In urging the military to study the regulation at that time, Hu was anticipating that the unrest in the Arab world might potentially spread to China. If circumstances required him to send in the military to put down demonstrations, he wanted his commanders ready to follow orders—whatever those might be. Was Hu concerned that some military commanders might refuse to enforce orders to fire on unarmed demonstrators, as they did initially in Beijing 22 years ago? Was Hu concerned that the military might shift allegiances in the event of a conflict and prove to be, as happened in Tunisia and Egypt, the most potent opposition weapon in overthrowing the current regime? Probably both. The document pointedly reminds the military that all its members owe their allegiance first and foremost to the party, and then to socialism, then to the state and, finally, to the people. If the Party finds itself in a major confrontation with the people, this prioritization intimates, the military is to support the Party at all costs, even to the point of shedding blood.

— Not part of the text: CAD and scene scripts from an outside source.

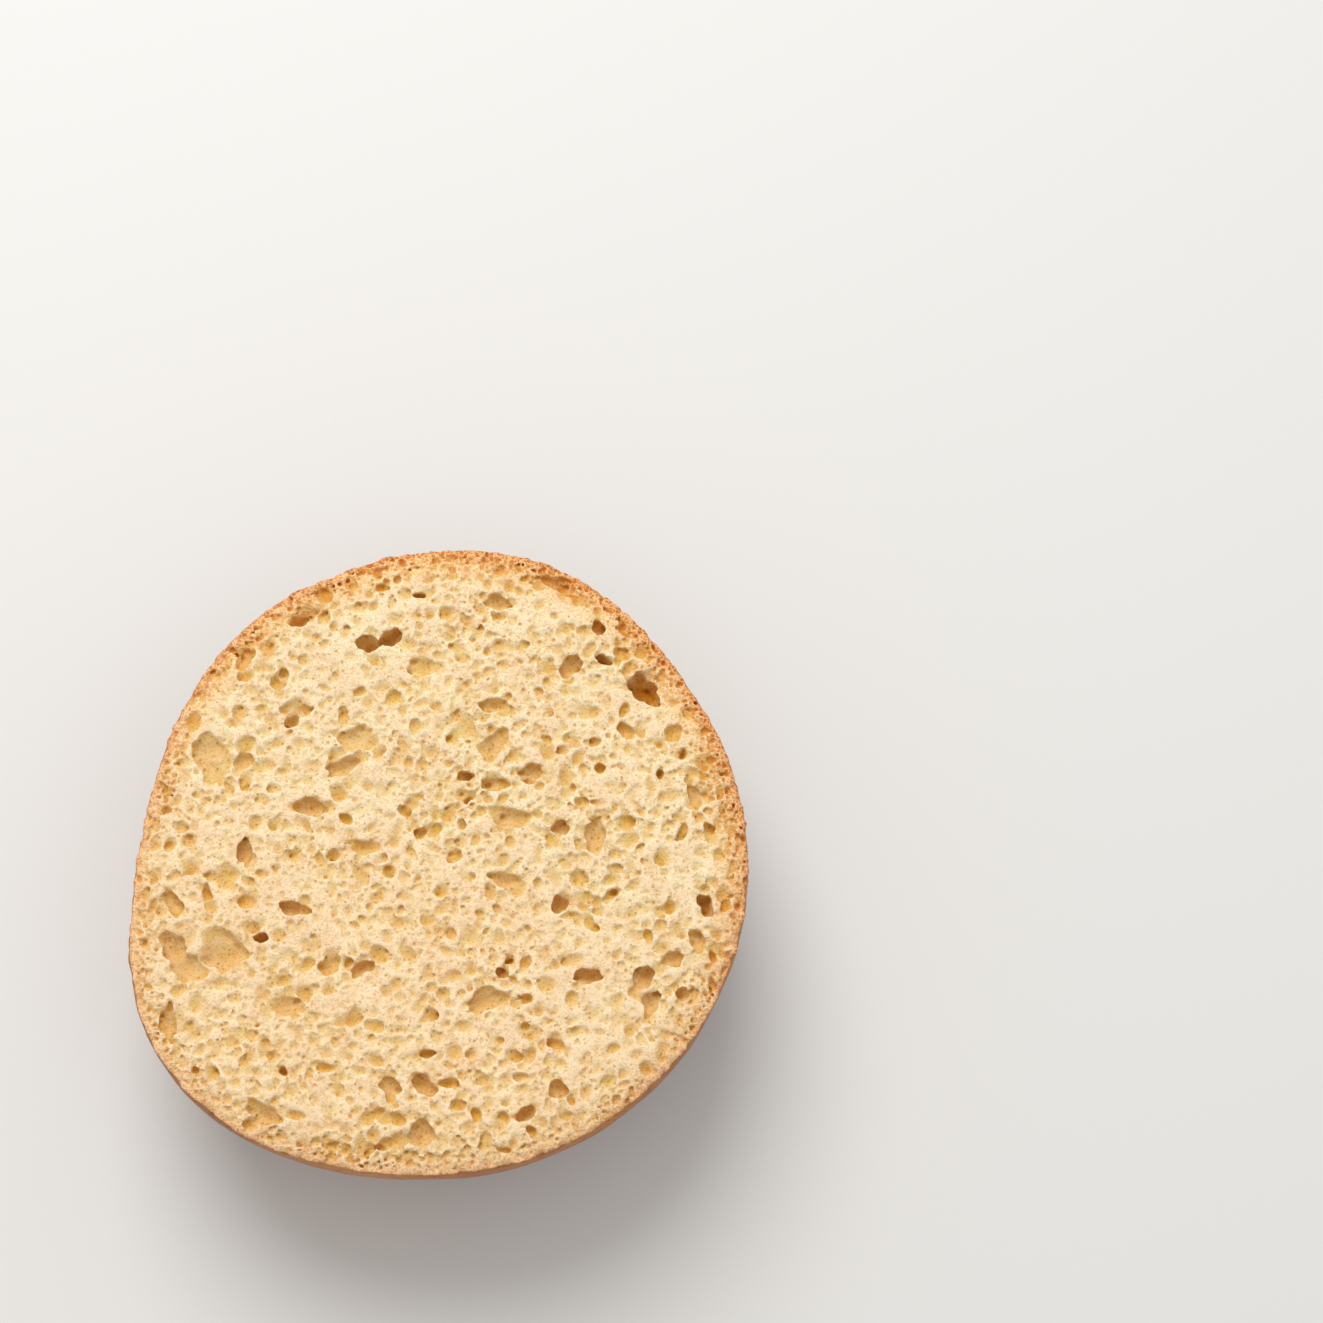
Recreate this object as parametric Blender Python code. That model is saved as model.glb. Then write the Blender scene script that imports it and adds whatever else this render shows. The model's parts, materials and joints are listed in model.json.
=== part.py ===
"""Top half of a soft round bread roll, lying on its crown with the cut face up.

The solid is one piece: a baked dough body with a level knife cut, and the gas holes that the cut opened.
Metres, +Z up. The origin is the middle of the roll's box, on the surface that it rests on.
"""

import math
import random

import bpy
from mathutils import Matrix, Vector, noise

MM = 0.001

# Driving dimensions of the dough body
MEAN_RADIUS = 45.0 * MM  # of the cut face
HEIGHT = 30.0 * MM  # resting spot to cut face
GIRTH_DEPTH = 5.0 * MM  # the roll is widest this far below the cut
RISE = 26.5 * MM  # girth to crown, before the crown settled flat
BULGE = 0.6 * MM  # how far the girth stands out past the cut face
SHOULDER = 2.25  # 2 is an ellipse, more is a fuller shoulder
RIM_ROUNDING = 0.9 * MM  # how far the cut face falls away at the crust
RIM_REACH = 2.0 * MM  # over about this distance
SIDE_WAVE = 0.35 * MM  # unevenness of the baked side
SIDE_WAVELENGTH = 16.0 * MM
STEADY_CROWN = 15.0 * MM  # the side's unevenness fades out within this radius of the crown
CUT_WAVE = 0.25 * MM  # unevenness of the knife cut
CUT_WAVELENGTH = 14.0 * MM

# How the outline of the cut face departs from a circle: (lobes, size, direction of a lobe in degrees)
OUTLINE_LOBES = (
    (1, 1.10 * MM, -120.0),
    (2, 1.55 * MM, 65.0),
    (3, 1.10 * MM, -21.0),
    (4, 0.45 * MM, 44.0),
    (5, 0.45 * MM, 1.0),
)

# Mesh of the body
SEGMENTS = 64
CUT_RINGS = 8  # on the cut face
DOME_RINGS = 14  # from the rim down to the crown
RIM_MARGIN = 1.0 * MM  # from the cut face's last ring to the outline
RING_CROWDING = 0.85  # below 1 draws the rings of the cut face outwards

# The holes that stand out most: x, y, width, length in mm, turn in degrees, depth in mm
MAIN_HOLES = (
    (-20.6, 35.4, 4.6, 2.4, 20, 1.3),
    (-21.3, 34.4, 2.3, 1.6, 20, 2.6),
    (-11.0, 30.8, 3.4, 2.2, 10, 2.8),
    (-8.2, 32.0, 3.2, 2.4, 35, 2.8),
    (-28.8, 28.8, 3.2, 1.9, 70, 1.5),
    (-21.0, 20.7, 4.5, 1.9, 5, 1.4),
    (-21.8, 19.3, 1.7, 1.9, 0, 2.4),
    (-12.0, 16.8, 5.5, 3.9, 10, 1.3),
    (-33.6, 15.0, 5.8, 4.8, 0, 1.4),
    (-33.0, 12.4, 3.6, 3.8, 0, 0.9),
    (-28.5, 13.2, 3.8, 2.2, 60, 1.3),
    (-14.5, 12.3, 5.4, 2.6, 20, 1.7),
    (-18.8, 6.3, 4.4, 3.2, 0, 1.9),
    (-3.0, 27.5, 4.2, 2.8, 0, 1.0),
    (-11.4, 0.6, 4.4, 2.2, -15, 1.4),
    (-28.6, -0.2, 2.8, 1.8, 80, 2.0),
    (17.6, 40.2, 4.8, 2.4, -35, 2.0),
    (7.8, 37.6, 3.8, 2.0, -5, 1.5),
    (22.8, 33.8, 2.4, 1.7, -60, 2.0),
    (23.6, 28.7, 2.2, 1.3, -20, 2.8),
    (29.6, 24.3, 5.2, 3.5, -55, 3.6),
    (18.7, 27.9, 3.1, 2.8, 70, 1.9),
    (7.4, 21.6, 4.2, 2.2, 0, 1.2),
    (7.3, 16.0, 4.8, 2.9, 30, 1.1),
    (12.5, 11.8, 3.8, 2.4, 15, 1.6),
    (7.5, 9.8, 4.2, 2.2, 0, 1.3),
    (9.6, 4.9, 7.2, 3.4, -5, 1.3),
    (26.7, 18.0, 3.2, 2.0, -60, 1.4),
    (33.6, 17.4, 3.0, 2.8, 30, 1.2),
    (22.0, 2.2, 4.8, 3.2, 75, 1.8),
    (16.9, 3.4, 2.2, 2.0, 0, 2.0),
    (36.8, 8.0, 3.4, 1.5, -80, 1.5),
    (-38.0, -13.9, 4.4, 3.6, -60, 1.9),
    (-36.3, -16.6, 5.2, 4.4, -25, 1.8),
    (-31.2, -14.4, 8.2, 6.2, -15, 1.8),
    (-31.0, -4.0, 3.6, 3.2, 90, 1.1),
    (-38.2, -7.8, 3.8, 2.3, -70, 1.6),
    (-21.5, -8.3, 3.8, 2.0, -10, 1.9),
    (-25.6, -12.6, 1.8, 1.2, 10, 2.2),
    (-16.2, -16.8, 3.0, 2.5, 30, 1.3),
    (-11.6, -17.0, 3.2, 1.8, 25, 1.8),
    (-22.0, -22.8, 5.0, 2.4, 0, 1.2),
    (-38.6, -24.2, 5.2, 2.1, 90, 1.7),
    (-7.5, -33.7, 3.0, 2.5, 0, 1.5),
    (-2.6, -33.6, 4.4, 2.6, -25, 1.9),
    (-25.0, -37.2, 5.8, 2.8, -30, 1.7),
    (-3.0, -40.2, 4.2, 3.4, -20, 1.7),
    (9.2, -4.3, 5.6, 2.3, -8, 1.3),
    (16.8, -7.8, 2.5, 1.9, 55, 2.3),
    (37.8, -8.0, 2.8, 1.9, -70, 2.8),
    (20.8, -18.3, 4.2, 1.9, 10, 2.2),
    (29.0, -18.6, 3.8, 2.5, 65, 2.2),
    (32.8, -16.0, 2.8, 2.7, 0, 1.6),
    (36.5, -13.3, 3.0, 2.5, 80, 1.4),
    (6.3, -22.0, 5.6, 3.1, 10, 1.8),
    (29.8, -22.4, 3.2, 1.9, 65, 1.9),
    (16.2, -34.6, 2.9, 2.3, 20, 1.9),
    (11.7, -38.0, 2.9, 1.9, 35, 2.3),
)

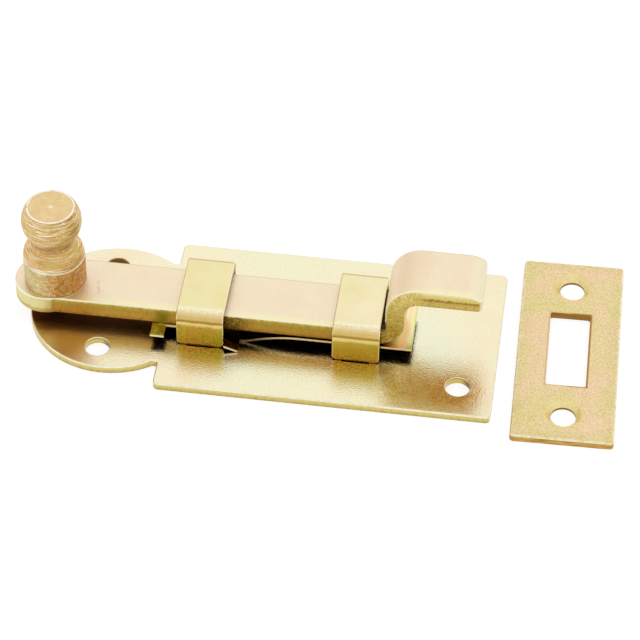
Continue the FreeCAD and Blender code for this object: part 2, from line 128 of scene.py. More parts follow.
def largest(tree, value, *others):
    """The largest of several values."""
    for other in others:
        value = work_out(tree, "MAXIMUM", value, other)
    return value


def between(tree, value, low, high, to_low=0.0, to_high=1.0):
    """Even change from one result at the low value to the other at the high value, and no further."""
    return add_node(tree, "ShaderNodeMapRange", {"Value": value, "From Min": low, "From Max": high,
                                                 "To Min": to_low, "To Max": to_high}).outputs[0]


def within(tree, value, low, full_from, full_to, high):
    """All along the middle of a range of values, fading to nothing at its low and high ends."""
    return product(tree, between(tree, value, low, full_from), between(tree, value, high, full_to))


def noise(tree, place, scale, detail, roughness=0.5, distortion=0.0):
    """An uneven pattern of values about a half."""
    return add_node(tree, "ShaderNodeTexNoise", {
        "Vector": place, "Scale": scale, "Detail": detail, "Roughness": roughness,
        "Distortion": distortion}).outputs[0]


def clouds(tree, place, scale, low, high, detail=3.0):
    """Soft patches: nothing where the noise is under the low value, all where it is over the high one."""
    return between(tree, noise(tree, place, scale, detail), low, high)


def near_to(tree, centre, inner, outer, stretch=(1, 1, 1)):
    """All inside the inner radius about a point in millimetres, nothing outside the outer one."""
    stretched = [share * part for share, part in zip(stretch, centre)]
    away = add_node(tree, "ShaderNodeVectorMath", {0: millimetres(tree, stretch), 1: stretched},
                    operation="DISTANCE")
    return between(tree, away.outputs["Value"], outer, inner)


def painted_gap_shade(tree, reach, open_share, closed_share):
    """Painted shade: all where the surface is closed in, nothing where it lies open for the reach in
    millimetres.
    """
    shelter = add_node(tree, "ShaderNodeAmbientOcclusion", {"Distance": reach / 1000}, samples=8)
    return between(tree, shelter.outputs["AO"], open_share, closed_share)


def tint(tree, share, under, over):
    """The under colour, covered by the over colour to the given share. Either can be a screen colour."""
    under, over = [screen_colour(*colour) if isinstance(colour, tuple) else colour
                   for colour in (under, over)]
    return add_node(tree, "ShaderNodeMix", {0: share, 6: under, 7: over}, data_type="RGBA").outputs[2]


def colour_bands(tree, value, bands):
    """A run of colours along a value, given as (value, screen colour)."""
    ramp = add_node(tree, "ShaderNodeValToRGB", {0: value})
    points = ramp.color_ramp.elements
    while len(points) < len(bands):
        points.new(0.5)
    for point, (position, colour) in zip(points, bands):
        point.position = position
        point.color = screen_colour(*colour)
    return ramp.outputs[0]


def edged(tree, top, near, far, wall):
    """Top colour on the flats and wall colour on upright walls, with the roundings between them in the
    near colour where they face the front or right, and in the far colour where they face away. Picking
    colour by the way a face turns gives lit and shaded copies of one finish: the near colour serves as a
    painted highlight, and where the far and wall colours are darker they are partly painted shade."""
    height = absolute(tree, facing(tree, "Z"))
    away = between(tree, work_out(tree, "SUBTRACT", facing(tree, "Y"), facing(tree, "X")), -0.2, 0.2)
    lower = tint(tree, between(tree, height, 0.1, 0.35), wall, tint(tree, away, near, far))
    return tint(tree, between(tree, height, 0.88, 0.99), lower, top)


def smeared(tree, stretch, scale, smooth, rough):
    """Roughness from one value to the other, in smears."""
    smears = clouds(tree, millimetres(tree, stretch), scale, 0.3, 0.8)
    return between(tree, smears, 0.0, 1.0, smooth, rough)


def metal(name, colour_of, roughness_of, relief_of, relief_depth):
    """A metal finish whose colour, roughness and relief come from functions that are given its node tree.
    The relief's depth is in millimetres."""
    material = bpy.data.materials.new(name)
    material.use_nodes = True
    tree = material.node_tree
    tree.nodes.clear()
    bump = add_node(tree, "ShaderNodeBump", {"Height": relief_of(tree), "Distance": relief_depth / 1000})
    shader = add_node(tree, "ShaderNodeBsdfPrincipled", {
        "Base Color": colour_of(tree), "Metallic": 1.0, "Roughness": roughness_of(tree),
        "Normal": bump.outputs[0]})
    add_node(tree, "ShaderNodeOutputMaterial", {"Surface": shader.outputs[0]})
    return material


def coat(node, material):
    """Gives the material to every slot of a piece."""
    for slot in nodes[node].material_slots:
        slot.material = material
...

Then on February 19th–the same day that the dissidents issued a detailed plan for peaceful demonstrations in 13 major cities—Hu Jintao held a meeting of top officials to combat the perceived threat of unrest. According to the officials Xinhua News Agency, the meeting not only included all nine members of the CCP’s powerful Politburo Standing Committee, but also provincial heads, ministry chiefs and senior military officials.
Such a high-level meeting could not have been organized overnight, suggesting again the preemptive nature of the Chinese government’s response to the upheavals in the Arab world and to their possible spread to China. Hu referred to “new changes in domestic and foreign situations” and to the need for senior CCP cadres to adopt a unified response from the outset. The divisions in the top leadership that had for a time blunted the response of the CCP to the Tiananmen demonstrations were to be avoided.
In his surprisingly blunt address, Hu stressed that the Chinese Communist Party must strengthen its “management of society” in order to stay in power.
Hu defined the “management of society” to be “managing the people as well as serving them.” This formulation marks a major departure from standard Communist rhetoric, first devised by Mao Zedong, that the CCP exists to serve the people. The purpose of this societal management, according to Hu, is to “maximize harmonious factors and minimize non-harmonious ones.” In other words, those who adhere to the Party line are to be encouraged, while those who depart from it are to be crushed.
Hu went on to outline specific ways in which the “management of society” could be strengthened. These included heightened control over cyberspace, specifically better monitoring and control over Internet-transmitted information and improved guidance of public opinion over the Internet. He also called for the establishment of a national database of migrant workers and of “specific groups of people,” which is communist parlance for political dissidents, religious leaders, and other questionable groups, so that these groups could be better “managed.”
The following day—the very day, in fact, slated for the demonstrations—the Politburo member in charge of national public security weighed in. Echoing Hu Jintao, Zhou Yongkang called on the Party not just to serve the people, but to manage the people as well, and announced specific ways in which this “management” would be carried out.
First, a national database containing information on everyone in the country, with a special focus on Hu’s “specific groups of people,” would be set up.
Second, with strong leadership from the Party, cyberspace was to be brought under strict government control with strict enforcement of anti-sedition laws.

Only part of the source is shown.